The scale and reach of Global Bank Group supports to developing countries allows them to trial non-traditional forms of development assistance, which, if successful, can be integrated into the wider suite of programs. We focus on three models of assistance that, while being relatively mature in the developed world, are emerging as important mechanisms for promoting greater private sector involvement in infrastructure in developing countries: private equity funds, public-private partnerships, and output-based aid.
Private equity funds
By investing in a private equity fund, rather than in projects directly, Global Bank Group can promote greater reputational credibility, development credentials and good governance, whilst drawing on the deal-making capabilities of the private sector. With these benefits, Global Bank Group argues they can ‘catalyse’ or ‘mobilise’ greater private sector involvement in financing infrastructure in developing countries.
Public-Private Partnerships (PPPs)
Public-private partnerships are long-term relationships between private contractors and the government to provide for the construction, operation and maintenance of infrastructure assets (English, 2006). The OECD (2011) identifies the key features distinguishing a public-private partnerships approach as including: a focus on purchasing services rather than assets; clear specification of outputs; appropriate risk of asset performance being borne by the private party; and assessments of value for money.

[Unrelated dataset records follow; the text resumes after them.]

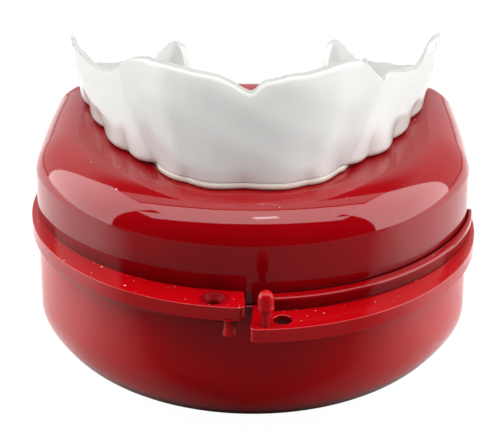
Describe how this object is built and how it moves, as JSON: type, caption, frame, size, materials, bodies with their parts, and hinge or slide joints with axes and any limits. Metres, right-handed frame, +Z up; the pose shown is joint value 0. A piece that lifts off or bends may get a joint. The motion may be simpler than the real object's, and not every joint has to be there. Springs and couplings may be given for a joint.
{
  "type": "mouthguard with case",
  "caption": "D-shaped hinged plastic case with half flanges, snap studs and lapping rims, and a laminated mouthguard resting on its lid.",
  "frame": {"origin": "on the underside of the case base, in the middle of the widest line of the case", "axes": "+Z up, -Y towards the round front with the flange ends, +Y towards the hinge, +X towards the snap stud of the base"},
  "size_m": [0.0821, 0.0785, 0.0668],
  "materials": {
    "case_plastic": "glossy moulded red plastic",
    "pin_steel": "drawn wire",
    "guard_clear": "glossy translucent milky EVA",
    "guard_white": "glossy opaque white EVA",
    "guard_bite_pad": "cream EVA, satin"
  },
  "bodies": {
    "case_base": {"base_shell": "case_plastic", "base_thumb_flange": "case_plastic", "base_rim": "case_plastic", "base_snap_stud": "case_plastic", "base_ear_left_outer": "case_plastic", "base_ear_left_inner": "case_plastic", "base_ear_right_outer": "case_plastic", "base_ear_right_inner": "case_plastic", "hinge_pin_left": "pin_steel", "hinge_pin_right": "pin_steel"},
    "case_lid": {"lid_shell": "case_plastic", "lid_thumb_flange": "case_plastic", "lid_rim": "case_plastic", "lid_snap_stud": "case_plastic", "lid_knuckle_left": "case_plastic", "lid_knuckle_right": "case_plastic"},
    "mouthguard": {"mouthguard_bite_pad": "guard_bite_pad", "mouthguard_tray": "guard_clear", "mouthguard_front_panel": "guard_white"}
  },
  "joints": [
    {"name": "lid_hinge", "type": "hinge", "parent": "case_base", "child": "case_lid", "pos_m": [0, 0.0322, 0.0275], "axis": [-1, 0, 0], "range_deg": [0, 120]},
    {"name": "mouthguard_lift", "type": "slide", "parent": "case_lid", "child": "mouthguard", "axis": [0, 0, 1], "range_m": [0, 0.03]}
  ]
}
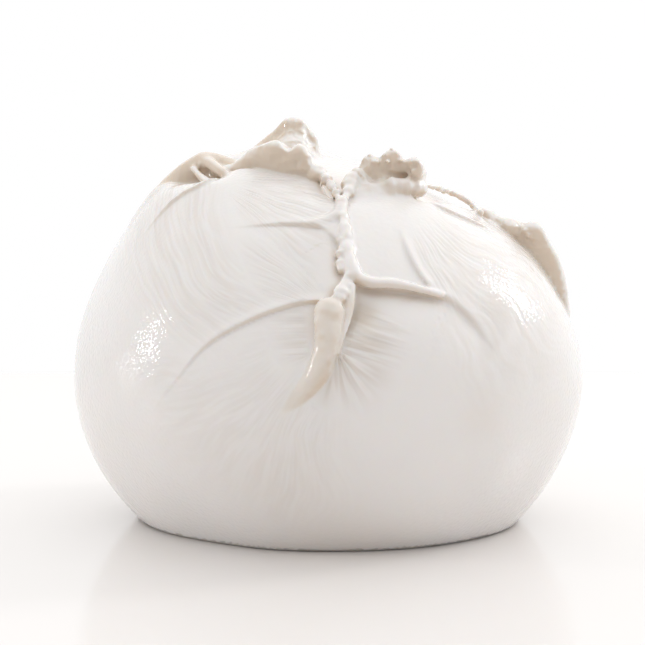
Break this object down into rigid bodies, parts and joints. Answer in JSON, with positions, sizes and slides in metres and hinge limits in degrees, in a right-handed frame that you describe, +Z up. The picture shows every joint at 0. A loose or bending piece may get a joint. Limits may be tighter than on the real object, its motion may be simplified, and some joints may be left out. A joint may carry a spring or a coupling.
{
  "type": "buffalo mozzarella ball",
  "caption": "Soft, hand-torn ball of fresh white cheese that has slumped onto a flat; ragged torn crests on top, a beaded seam, folds and a drooping finger of curd in front.",
  "frame": {"origin": "middle of the flat that the ball stands on", "axes": "+Z up; -Y is the front, with the seam and the drooping finger; +X is to the right as seen from the front"},
  "size_m": [0.1056, 0.103, 0.083],
  "materials": {
    "curd": "wet, milky white cheese skin with a soft gloss, warm tan where it is torn or folded deep"
  },
  "bodies": {
    "root": {"mozzarella": "curd"}
  },
  "joints": []
}
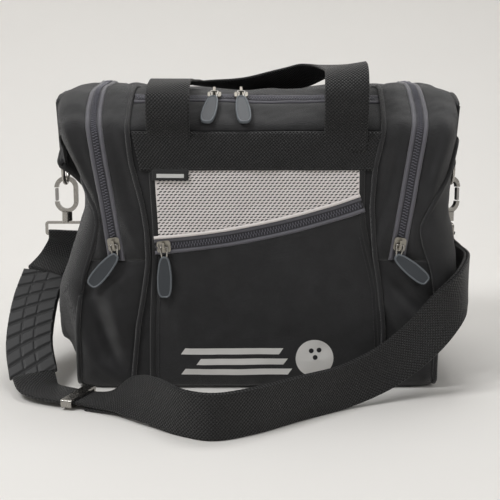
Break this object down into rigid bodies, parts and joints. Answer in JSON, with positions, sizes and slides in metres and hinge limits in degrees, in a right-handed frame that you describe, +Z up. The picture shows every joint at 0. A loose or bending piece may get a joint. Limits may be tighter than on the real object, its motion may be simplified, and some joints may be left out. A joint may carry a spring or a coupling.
{
  "type": "bowling ball bag",
  "caption": "Soft tote for one bowling ball with end pockets, a flat front pocket, carry handles and a clip-on shoulder strap.",
  "frame": {"origin": "middle of the base, on the surface that the bag stands on", "axes": "+Z up, -Y out of the front with the zipped flat pocket, +X to the right seen from the front"},
  "size_m": [0.435, 0.3792, 0.2905],
  "materials": {
    "black_polyester": "matte woven polyester over thin foam",
    "black_webbing": "ribbed polypropylene webbing",
    "piping": "fabric-covered piping cord",
    "spacer_mesh": "light grey spacer mesh with oval holes",
    "label": "plain woven label",
    "zip_tape": "woven zip tape",
    "zip_coil": "nylon coil",
    "base_board": "stiff plastic insert",
    "foam": "closed-cell foam",
    "nickel": "nickel-plated wire",
    "slider_metal": "gunmetal plated die-cast zinc",
    "gate_steel": "brushed plated steel",
    "pull_rubber": "slate grey moulded rubber",
    "pad_rubber": "moulded ribbed rubber pad"
  },
  "bodies": {
    "bag": {"base_panel": "black_polyester", "front_panel": "black_polyester", "rear_panel": "black_polyester", "left_divider": "black_polyester", "right_divider": "black_polyester", "top_front_strip": "black_polyester", "top_rear_panel": "black_polyester", "front_pocket_panel": "black_polyester", "left_inner_gusset": "black_polyester", "right_inner_gusset": "black_polyester", "left_outer_gusset": "black_polyester", "right_outer_gusset": "black_polyester", "left_end_panel": "black_polyester", "right_end_panel": "black_polyester", "lower_gussets": "black_polyester", "front_band": "black_webbing", "rear_band": "black_webbing", "ring_tabs": "black_webbing", "inner_piping": "piping", "outer_piping": "piping", "mesh_panel": "spacer_mesh", "side_label": "label", "top_zip_tapes": "zip_tape", "pocket_zip_tapes": "zip_tape", "end_zip_tapes": "zip_tape", "top_zip_coil": "zip_coil", "pocket_zip_coil": "zip_coil", "end_zip_coils": "zip_coil", "base_board": "base_board", "foam_ball_cup": "foam", "strap_rings": "nickel"},
    "front_handle": {"front_handle": "black_webbing"},
    "rear_handle": {"rear_handle": "black_webbing"},
    "shoulder_strap": {"left_strap_end": "black_webbing", "shoulder_pad": "pad_rubber", "strap_outer_layer": "black_webbing", "strap_inner_layer": "black_webbing", "left_strap_loop": "nickel", "right_strap_loop": "nickel"},
    "left_hook": {"left_hook_body": "nickel"},
    "right_hook": {"right_hook_body": "nickel"},
    "left_gate": {"left_hook_gate": "gate_steel"},
    "right_gate": {"right_hook_gate": "gate_steel"},
    "adjuster": {"strap_adjuster": "nickel"},
    "top_left_slider": {"top_left_slider": "slider_metal"},
    "top_left_pull": {"top_left_pull_loop": "nickel", "top_left_pull_tab": "pull_rubber"},
    "top_right_slider": {"top_right_slider": "slider_metal"},
    "top_right_pull": {"top_right_pull_loop": "nickel", "top_right_pull_tab": "pull_rubber"},
    "front_slider": {"front_slider": "slider_metal"},
    "front_pull": {"front_pull_loop": "nickel", "front_pull_tab": "pull_rubber"},
    "left_slider": {"left_slider": "slider_metal"},
    "left_pull": {"left_pull_loop": "nickel", "left_pull_tab": "pull_rubber"},
    "right_slider": {"right_slider": "slider_metal"},
    "right_pull": {"right_pull_loop": "nickel", "right_pull_tab": "pull_rubber"}
  },
  "joints": [
    {"name": "front_handle_swing", "type": "hinge", "parent": "bag", "child": "front_handle", "pos_m": [0, -0.1255, 0.236], "axis": [1, 0, 0], "range_deg": [0, 150]},
    {"name": "rear_handle_swing", "type": "hinge", "parent": "bag", "child": "rear_handle", "pos_m": [0, 0.1255, 0.236], "axis": [1, 0, 0], "range_deg": [0, 175]},
    {"name": "strap_swing", "type": "hinge", "parent": "bag", "child": "shoulder_strap", "pos_m": [0, 0, 0.189], "axis": [-1, 0, 0], "range_deg": [0, 115]},
    {"name": "left_hook_swivel", "type": "hinge", "parent": "shoulder_strap", "child": "left_hook", "pos_m": [-0.188, 0, 0.139], "axis": [0, 0, 1], "range_deg": [-12, 12]},
    {"name": "right_hook_swivel", "type": "hinge", "parent": "shoulder_strap", "child": "right_hook", "pos_m": [0.192, 0, 0.139], "axis": [0, 0, 1], "range_deg": [-10, 10]},
    {"name": "left_gate_hinge", "type": "hinge", "parent": "left_hook", "child": "left_gate", "pos_m": [-0.1974, 0, 0.1576], "axis": [0, 1, 0], "range_deg": [0, 25], "stiffness_Nm_per_rad": 0.02},
    {"name": "right_gate_hinge", "type": "hinge", "parent": "right_hook", "child": "right_gate", "pos_m": [0.20014, 0.0047, 0.1576], "axis": [0.5, -0.866, 0], "range_deg": [0, 25], "stiffness_Nm_per_rad": 0.02},
    {"name": "adjuster_slide", "type": "slide", "parent": "shoulder_strap", "child": "adjuster", "axis": [0.9459, -0.3243, 0], "range_m": [-0.008, 0.008]},
    {"name": "top_left_zip", "type": "slide", "parent": "bag", "child": "top_left_slider", "axis": [-1, 0, 0], "range_m": [0, 0.054]},
    {"name": "top_right_zip", "type": "slide", "parent": "bag", "child": "top_right_slider", "axis": [1, 0, 0], "range_m": [0, 0.112]},
    {"name": "front_pocket_zip", "type": "hinge", "parent": "bag", "child": "front_slider", "pos_m": [-0.1315, -0.118, 0.79142], "axis": [0, -1, 0], "range_deg": [0, 15.24]},
    {"name": "left_pocket_zip", "type": "slide", "parent": "bag", "child": "left_slider", "axis": [-0.1521, 0, 0.9884], "range_m": [0, 0.085]},
    {"name": "right_pocket_zip", "type": "slide", "parent": "bag", "child": "right_slider", "axis": [0.1521, 0, 0.9884], "range_m": [0, 0.085]},
    {"name": "top_left_pull_swing", "type": "hinge", "parent": "top_left_slider", "child": "top_left_pull", "pos_m": [-0.038, -0.08088, 0.26551], "axis": [-1, 0, 0], "range_deg": [0, 150]},
    {"name": "top_right_pull_swing", "type": "hinge", "parent": "top_right_slider", "child": "top_right_pull", "pos_m": [-0.014, -0.08088, 0.26551], "axis": [-1, 0, 0], "range_deg": [0, 150]},
    {"name": "front_pull_swing", "type": "hinge", "parent": "front_slider", "child": "front_pull", "pos_m": [-0.082, -0.124, 0.131], "axis": [-0.9972, 0, -0.0747], "range_deg": [0, 120]},
    {"name": "left_pull_swing", "type": "hinge", "parent": "left_slider", "child": "left_pull", "pos_m": [-0.126, -0.124, 0.133], "axis": [-0.9884, 0, -0.1521], "range_deg": [0, 120]},
    {"name": "right_pull_swing", "type": "hinge", "parent": "right_slider", "child": "right_pull", "pos_m": [0.126, -0.124, 0.133], "axis": [-0.9884, 0, 0.1521], "range_deg": [0, 120]}
  ]
}
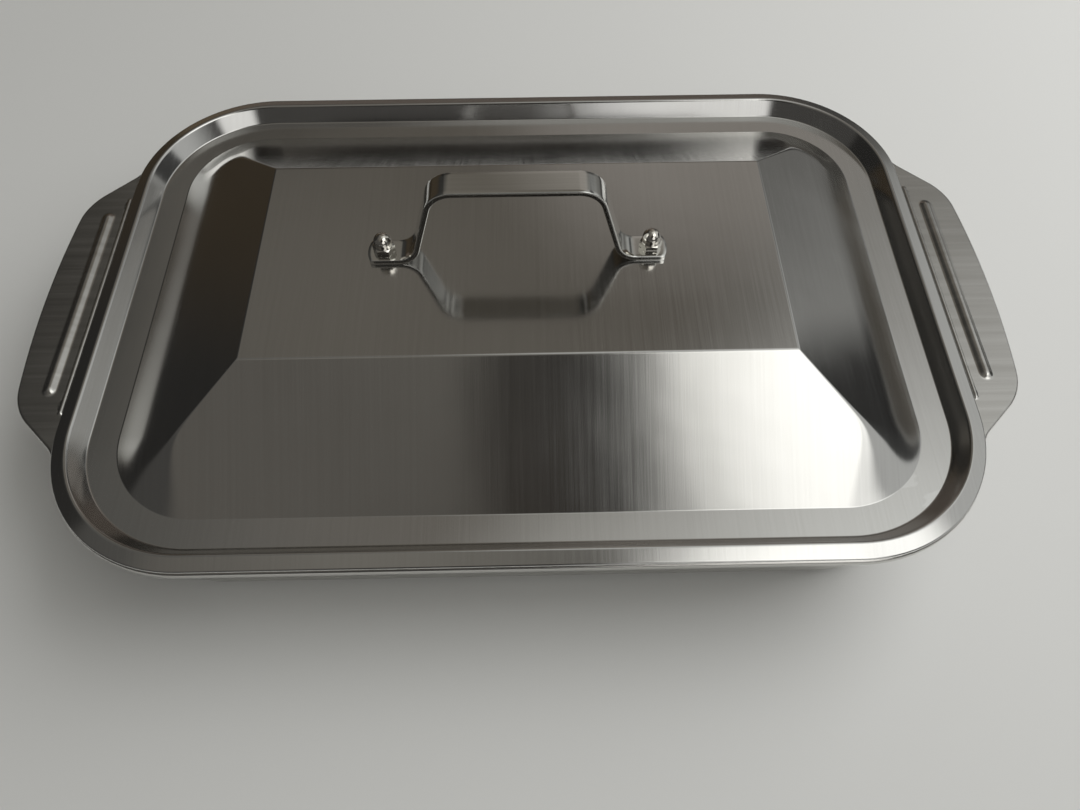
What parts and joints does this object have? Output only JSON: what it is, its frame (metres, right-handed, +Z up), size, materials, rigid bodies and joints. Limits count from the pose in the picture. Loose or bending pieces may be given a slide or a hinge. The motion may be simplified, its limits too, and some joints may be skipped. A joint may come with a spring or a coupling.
{
  "type": "instrument tray",
  "caption": "Covered rectangular steel tray with rounded corners, wing ears on its ends and a hipped lift-off lid with a strap handle.",
  "frame": {"origin": "centre of the pan's floor, on the surface that the tray stands on", "axes": "+X along the tray from ear to ear, +Y across it, +Z up, the way the lid lifts"},
  "size_m": [0.366, 0.2242, 0.1063],
  "materials": {
    "pan_sheet": "satin",
    "lid_sheet": "fine brushed satin",
    "strap_steel": "polished",
    "nut_chrome": "bright",
    "screw_steel": "plain"
  },
  "bodies": {
    "tray": {"tray_pan": "pan_sheet"},
    "lid": {"lid_shell": "lid_sheet", "lid_handle": "strap_steel", "cap_nut_left": "nut_chrome", "cap_nut_right": "nut_chrome", "handle_screw_left": "screw_steel", "handle_screw_right": "screw_steel", "screw_washer_left": "screw_steel", "screw_washer_right": "screw_steel"}
  },
  "joints": [
    {"name": "lid_lift", "type": "slide", "parent": "tray", "child": "lid", "axis": [0, 0, 1], "range_m": [0, 0.12]}
  ]
}
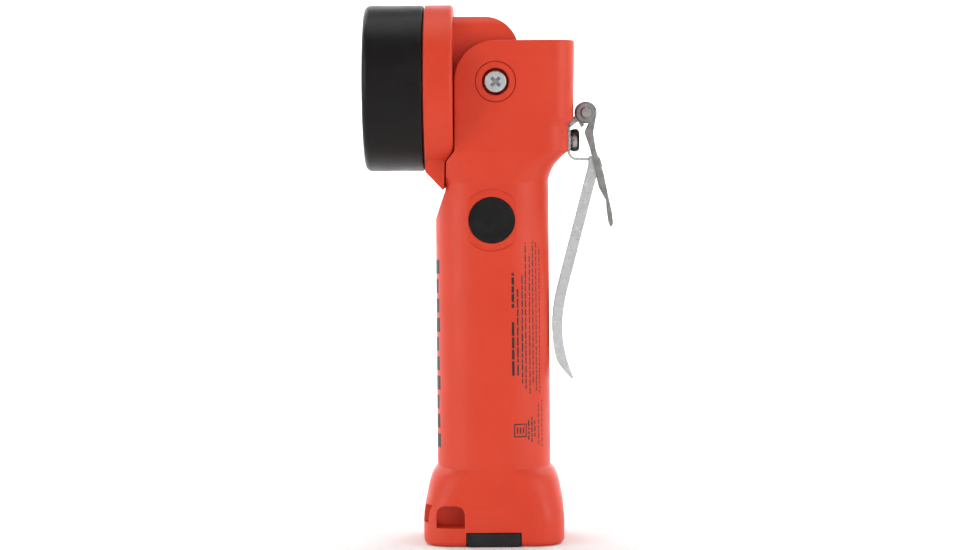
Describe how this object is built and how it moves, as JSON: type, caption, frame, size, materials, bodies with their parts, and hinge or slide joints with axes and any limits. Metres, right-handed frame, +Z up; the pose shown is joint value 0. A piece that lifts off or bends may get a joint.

Output-Based Aid (OBA) is an approach designed to increase access to and delivery of basic services (outputs) to people living in poverty using performance-based incentives, rewards, or subsidies. Output-Based Aid links the payment of aid to the delivery of specific services. Under an Output-Based Aid scheme, service delivery is contracted out to a third party, which receives a payment from Global Bank to either complement or replace user charging. The third party is responsible for ‘pre-financing’ the projects until services are delivered. The subsidy is performance-based, meaning that most of the subsidy is paid only after the services have been delivered and independently verified. By focusing on service outputs, Output-Based Aid represents a change from traditional methods of aid that focus on inputs to service providers.
The Global Bank’s Output-Based Aid program attempts to improve the delivery of basic infrastructure and social services to the poor by integrating the Output-Based Aid approach across financing operations.